What you should do.
Within the records below, find each line that holds the string "this", then copy it.

Records to process.
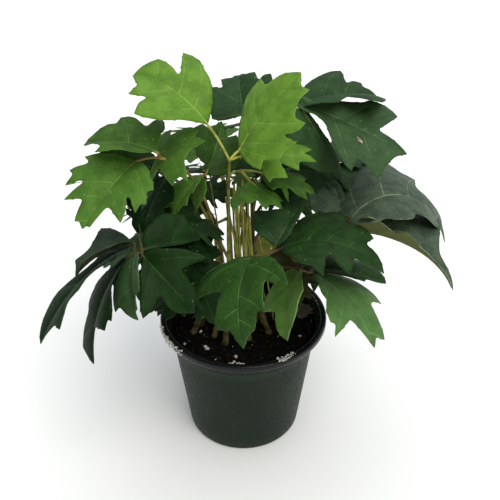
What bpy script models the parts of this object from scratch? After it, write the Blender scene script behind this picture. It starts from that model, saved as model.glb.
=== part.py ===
# Potted grape ivy: a clump of thin shoots in a round nursery pot, with leaves of three lobed leaflets.
# Sizes below are in millimetres and are turned to metres where meshes are made.
# Headings: 0 is +X (right), 90 is +Y (back), 180 is -X (left), 270 is -Y (front). Pitch is up from level.
# The origin is the middle of the pot's flat underside, and +Z is up.

import math
import random

import bmesh
import bpy
from mathutils import Vector
from mathutils.geometry import delaunay_2d_cdt

MM = 0.001
GAP = 0.3                # clearance between solids that rest on each other

# pot, a thin moulded nursery pot with a small outward lip
POT_HEIGHT = 92.0
LIP_RADIUS = 57.0
LIP_DEPTH = 4.2
LIP_WIDTH = 4.2
WALL = 1.6
SHOULDER_DROP = 14.0     # from the rim down to the moulded step
SHOULDER_STEP = 0.9
BASE_RADIUS = 40.0
BASE_ROUNDING = 2.0
FLOOR = 2.4
CHANNEL_HEIGHT = 2.0     # the drained channel is lifted off the ground
CHANNEL_INNER = 21.0
CHANNEL_OUTER = 33.5
DRAIN_COUNT = 6
DRAIN_RADIUS = 3.6
POT_SIDES = 40

# soil
SOIL_TOP = 84.0
SOIL_SIDES = 36

# shoots
FOOT_HEIGHT = SOIL_TOP + GAP
FLARE = 1.35             # the foot is this much wider than the stem above it
FLARE_HEIGHT = 4.0
CLUMP_CENTRE = (-3.0, 0.0)
LIMB_SIDES = 6
LIMB_RINGS = 6
TWIG_SIDES = 4
STALK_SIDES = 3
PETIOLE_RADIUS = 0.95
STALK_RADIUS = 0.75
PETIOLE_ARCH = 0.16      # how far a petiole's bend rises, as a share of its length
PETIOLE_ROOT = 0.6       # its width where it starts inside the stem, as a share of the rest
JOINT_RADIUS = 1.6       # the small knob where a leaf's three stalks meet
STRAIGHT_STALK = 4.0     # a stalk shorter than this runs straight into its blade

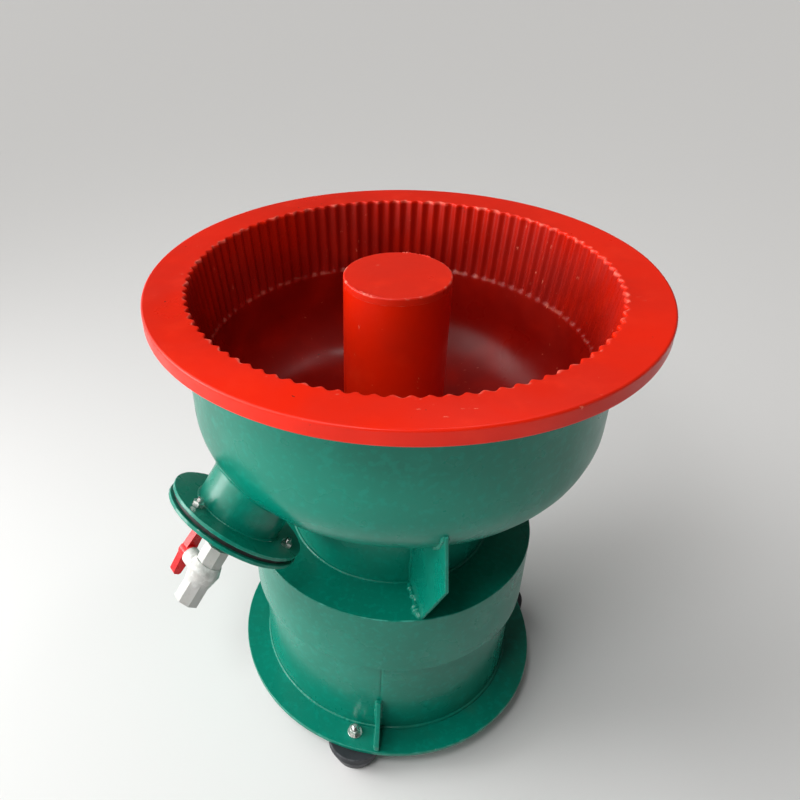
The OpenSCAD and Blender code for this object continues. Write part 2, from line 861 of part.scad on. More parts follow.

Expected output.
What bpy script models the parts of this object from scratch? After it, write the Blender scene script behind this picture. It starts from that model, saved as model.glb.
FLARE = 1.35             # the foot is this much wider than the stem above it
STRAIGHT_STALK = 4.0     # a stalk shorter than this runs straight into its blade
The OpenSCAD and Blender code for this object continues. Write part 2, from line 861 of part.scad on. More parts follow.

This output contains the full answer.